The not wanting to buy right now comes from my DH. He is very unhappy with his current job and I think he’s sometimes tempted to quit. It’s unlikely to happen but I guess you never know. He doesn’t feel like we should take on a larger mortgage plus school fees until he has sorted his stuff out. We would have an emergency fund to cover 6 months mortgage and fees but it still makes him nervous. I feel more willing to take the risk but he doesn’t.

Stay where you are until he has a new job, is comfortable and then move.

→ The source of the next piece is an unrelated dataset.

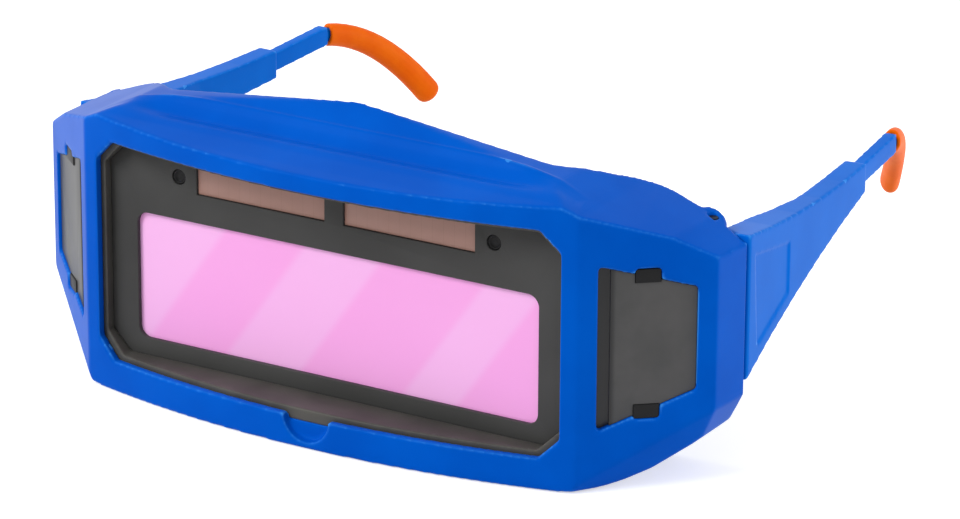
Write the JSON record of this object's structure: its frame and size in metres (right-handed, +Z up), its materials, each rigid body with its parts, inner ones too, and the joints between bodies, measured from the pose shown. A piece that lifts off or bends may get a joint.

Ponderingwindow · 19/01/2023 13:19

I’m not sure what I would do about housing. I do know that I wouldn’t put my dd in a class that was predominantly male. It’s not about friendships. with her personality. She has really struggled with learning in a classroom setting while dealing with the behavior of her peers. Almost all of the friction points for her come from boys. I would move her to an all-girls school if it was possible, but they aren’t common in my country. I’m not posting to bash boys or complain about them. Im just pointing out that the differences in classroom demeanor and tendencies towards preferred learning styles may have an impact even early on.

what about option c, hiring help with the logistical issues of having your children in two separate schools?

Vinylloving · 19/01/2023 13:22

It sounds like a no brainer to stay with them, if you know their area and are sure it's where you want to and can be in future, set the foundations now with schools and be close for viewing houses when the time is right

Swissmountains · 19/01/2023 13:24

I must admit my dc have been to both mixed and all girls school, and the latter was infinitely better for both of them.

The lessons are calm and composed, they can listen and be heard all of the time. As they got older there wasn't any sexual tension or sexism and they have been able to focus, and believe they can excel at every subject - and not to believe some are boys subjects etc. Lots of choice of friends, so they can find their tribe.
It has been really excellent, and I would consider making the logistics work for two schools where you are for a while.